Albuquerque, NM- A public personnel meeting for fired Albuquerque police officer Jeremy Dear was scheduled for Wednesday, but the meeting was postponed because hearing officer Patrick Bingham and city deputy attorney Kathy Levy opposed to being filmed on camera by local media.

Dear was fired last December for “insubordination and untruthfulness” as it was revealed that there were multiple occasions where Dear had failed to keep his body camera turned on while on duty. Dear has been under scrutiny for months due to the fact that he shot and killed 19-year-old Mary Hawkes during a foot chase in April 2014 and his assigned body camera failed to document the incident.

Dear believes he was wrongly terminated and appealed his termination. The former officer was set to explain to the personnel board why he should get his job back when Bingham objected to the presence of video recording and said that audio recording and note-taking were the only acceptable means of documenting the meeting.

“First of all, I don’t want to be depicted. I don’t think it’s anybody’s business what I look like or who I am. I’ve been doing this for a long period of time, there’s plenty of people who are probably upset with what I’ve done in the past. There’s probably people that are happy.

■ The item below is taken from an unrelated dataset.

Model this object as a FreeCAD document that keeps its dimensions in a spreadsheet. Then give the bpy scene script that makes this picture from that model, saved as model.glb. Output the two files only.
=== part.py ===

I don’t want to be in that kind of position,” Bingham said.

City deputy attorney Kathy Levy said that “it’s been our position that city witnesses do not wish to be depicted on camera. And I do not wish to for the reasons [Bingham] stated.”

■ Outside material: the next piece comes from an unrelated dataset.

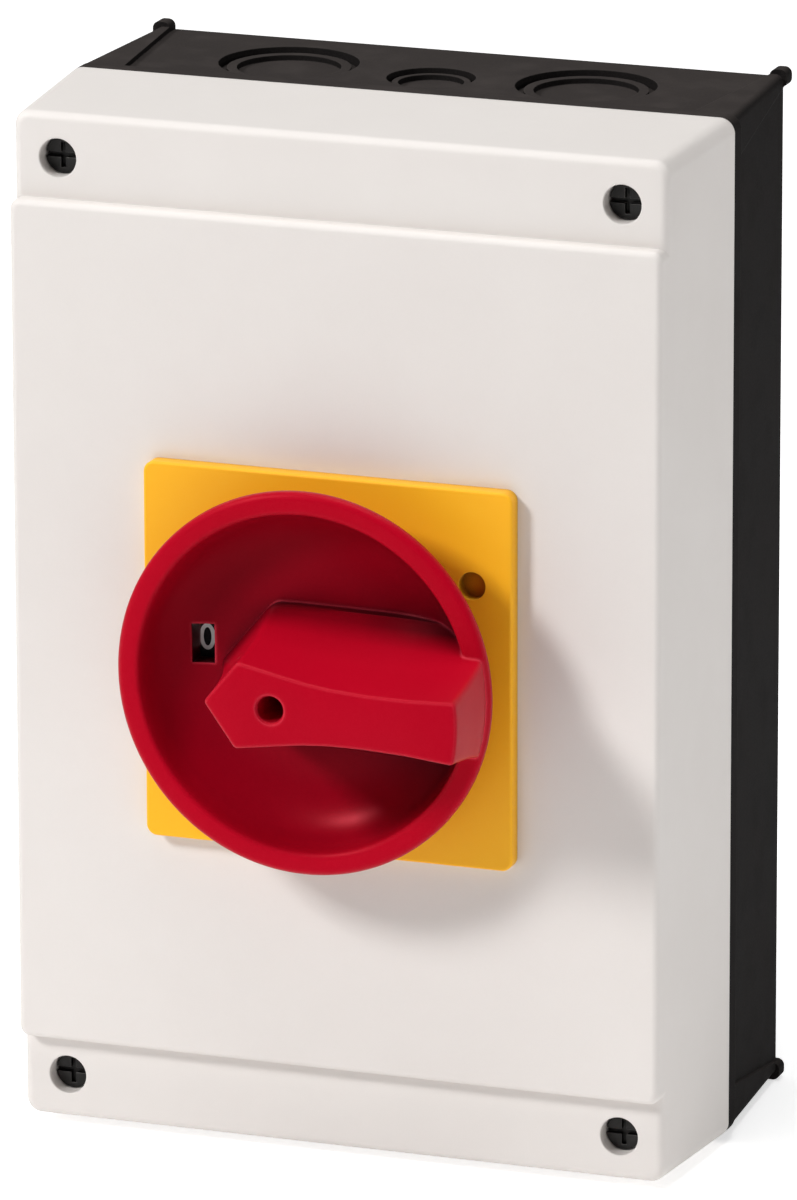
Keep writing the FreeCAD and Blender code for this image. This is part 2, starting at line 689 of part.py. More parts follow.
save("enclosure_base", makeEnclosureBase())
save("threaded_inserts", makeThreadedInserts())
save("mounting_plate", makeMountingPlate())
save("mounting_plate_screws", makeMountingPlateScrews())
save("switch_rear_plate", makeSwitchRearPlate())
save("switch_fixing_screws", makeSwitchFixingScrews())
for number in (1, 2, 3):
    save("contact_chamber_" + str(number), makeContactChamber(number))
    save("fixed_contacts_" + str(number), makeFixedContacts(number))
    save("contact_spring_" + str(number), makeContactSpring(number))
    save("contact_bridge_" + str(number), makeContactBridge(number))
    save("plunger_" + str(number), makePlunger(number))
    save("cam_" + str(number), makeCam(number))
terminal_clamps, terminal_screws = makeTerminalPieces()
save("terminal_clamps", terminal_clamps)
save("terminal_screws", terminal_screws)
save("latch_housing", makeLatchHousing())
save("latch_cover", makeLatchCover())
save("index_cam", makeIndexCam())
save("index_springs", makeIndexSprings())
save("tie_screws", makeTieScrews())
save("earth_terminal", makeEarthTerminal())
save("earth_screws", makeEarthScrews())
save("switch_shaft", makeSwitchShaft())
save("shaft_ring", makeShaftRing())
save("enclosure_cover", makeEnclosureCover())
save("cover_seal", makeCoverSeal())
save("cover_screws", makeCoverScrews())
save("screw_washers", makeScrewWashers())
save("front_plate", makeFrontPlate())
save("plate_screws", makePlateScrews())
save("hub_bush", makeHubBush())
save("hub_seal", makeHubSeal())
save("indicator_ring", makeIndicatorRing())
save("handle_knob", makeHandleKnob())
save("drive_socket", makeDriveSocket())
save("handle_screw", makeHandleScrew())
save("hub_clip", makeHubClip())
save("padlock_tongue", makePadlockTongue())
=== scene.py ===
import bpy
import bmesh
import json
import math
from mathutils import Matrix, Vector


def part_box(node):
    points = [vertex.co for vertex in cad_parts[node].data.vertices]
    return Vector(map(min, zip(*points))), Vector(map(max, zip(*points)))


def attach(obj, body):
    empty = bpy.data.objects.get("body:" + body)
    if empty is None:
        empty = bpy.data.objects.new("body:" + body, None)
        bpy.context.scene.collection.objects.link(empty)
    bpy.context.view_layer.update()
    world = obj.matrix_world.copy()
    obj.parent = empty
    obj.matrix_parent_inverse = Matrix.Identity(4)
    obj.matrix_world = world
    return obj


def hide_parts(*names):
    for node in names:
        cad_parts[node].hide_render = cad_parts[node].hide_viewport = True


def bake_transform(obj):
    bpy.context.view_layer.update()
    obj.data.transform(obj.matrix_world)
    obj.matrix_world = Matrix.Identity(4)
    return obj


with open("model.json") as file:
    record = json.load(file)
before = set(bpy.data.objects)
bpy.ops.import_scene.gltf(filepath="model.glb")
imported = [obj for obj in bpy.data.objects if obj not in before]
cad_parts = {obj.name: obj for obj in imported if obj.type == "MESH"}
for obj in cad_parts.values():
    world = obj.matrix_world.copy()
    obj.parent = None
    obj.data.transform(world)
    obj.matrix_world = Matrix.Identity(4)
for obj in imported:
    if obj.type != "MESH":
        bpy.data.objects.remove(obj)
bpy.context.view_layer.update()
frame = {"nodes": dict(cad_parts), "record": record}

nodes = frame["nodes"]
mm = 0.001
print("frame loaded:", len(nodes), "nodes")


# shader helpers
class Flow:
    # one socket; the usual signs on it add Math nodes
    def __init__(self, finish, socket):
        self.finish = finish
        self.socket = socket

    def calc(self, operation, first, second):
        return self.finish.add("ShaderNodeMath", {"operation": operation}, {0: first, 1: second})

    def __add__(self, other):
        return self.calc("ADD", self, other)

    __radd__ = __add__

    def __sub__(self, other):
        return self.calc("SUBTRACT", self, other)

    def __rsub__(self, other):
        return self.calc("SUBTRACT", other, self)

    def __mul__(self, other):
        return self.calc("MULTIPLY", self, other)

    __rmul__ = __mul__


def setStops(ramp, stops):
    # a new ramp has two stops already
    for index, (spot, shade) in enumerate(stops):
        stop = ramp.elements[index] if index < 2 else ramp.elements.new(spot)
        stop.position = spot
        stop.color = (shade, shade, shade, 1)


class Finish:
    # a material with one Principled shader; add() makes any other node
    def __init__(self, name):
        self.material = bpy.data.materials.new(name)
        self.material.use_nodes = True
        self.tree = self.material.node_tree
        self.tree.nodes.clear()
        output = self.tree.nodes.new("ShaderNodeOutputMaterial")
        self.shader = self.tree.nodes.new("ShaderNodeBsdfPrincipled")
        self.tree.links.new(self.shader.outputs[0], output.inputs[0])
        self.place = self.add("ShaderNodeTexCoord", {}, {}, "Object")

    def add(self, kind, settings, inputs, output=0):
        node = self.tree.nodes.new(kind)
        for key, value in settings.items():
            if key == "stops":
                setStops(node.color_ramp, value)
            else:
                setattr(node, key, value)
        for key, value in inputs.items():
            if isinstance(value, Flow):
                self.tree.links.new(value.socket, node.inputs[key])
            else:
                node.inputs[key].default_value = value
        return Flow(self, node.outputs[output])

    def feed(self, name, value):
        if isinstance(value, Flow):
            self.tree.links.new(value.socket, self.shader.inputs[name])
        else:
            self.shader.inputs[name].default_value = value

    def noise(self, scale, detail=2.0, roughness=0.5):
        sockets = {"Vector": self.place, "Scale": scale, "Detail": detail, "Roughness": roughness}
        return self.add("ShaderNodeTexNoise", {}, sockets)

    def span(self, value, ends):
        # 0 below the first end, 1 above the second
        stops = [(ends[0], 0.0), (ends[1], 1.0)]
        return self.add("ShaderNodeValToRGB", {"stops": stops}, {"Fac": value})

    def tint(self, factor, first, second):
        # sockets 6 and 7 are the two colours, output 2 the mixed one
        return self.add("ShaderNodeMix", {"data_type": "RGBA"}, {0: factor, 6: first, 7: second}, 2)


def rgb(red, green, blue):
    return (red, green, blue, 1.0)


edgeWearAndHighlight = {"samples": 6, "span": (0.01, 0.22)}


def edgeMask(finish, radius):
    # 1 where the surface turns sharply, 0 on the flats
    rounded = finish.add("ShaderNodeBevel", {"samples": edgeWearAndHighlight["samples"]}, {"Radius": radius})
    flat = finish.add("ShaderNodeNewGeometry", {}, {}, "Normal")
    match = finish.add("ShaderNodeVectorMath", {"operation": "DOT_PRODUCT"}, {0: rounded, 1: flat}, "Value")
    return finish.span(1 - match, edgeWearAndHighlight["span"]), rounded


# shared by every moulded plastic: noise is (scale, detail, roughness), span is the part of it that shows
moulding = {"grainNoise": (2.0, 0.6), "mottleNoise": (38.0, 4.0, 0.6), "mottleSpan": (0.32, 0.72),
            "smudgeNoise": (95.0, 3.0, 0.55), "smudgeSpan": (0.48, 0.75), "speckSpan": (0.35, 0.8),
            "dustSpan": (0.5, 0.98), "evenDust": 0.68, "hollowSamples": 10,
            "mottleRough": 0.06, "smudgeRough": 0.05, "dustRough": 0.10, "wearRough": 0.07,
            "fineGrain": 0.6, "coarseGrain": 0.4, "coarseScale": 0.21, "bumpDepth": 0.00006, "index": 1.48}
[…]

Bingham also expressed concern that video would cause inaccurate testimony from witnesses. According to the Albuquerque Journal, all of the witnesses are police officers. Bingham said,

“The problem with videotaping that I have is if witnesses are videotaped there’s a possibility that their testimony might be influenced one way or another.”

Both Dear and his attorney, Tom Grover, supported video recording of the hearing.

“I think other people would probably say it’s pure hypocrisy,” Grover told local news station KRQE. “If you’re being up front and you’re being truthful, and transparent, you shouldn’t be afraid of any sunlight or camera recording about what’s going on.”

Paul Sigurdson, a journalist for local news station KOB, told Bingham that  “You’re in violation of my First Amendment rights.”

The meeting has been postponed until the city can determine if video recording will be allowed.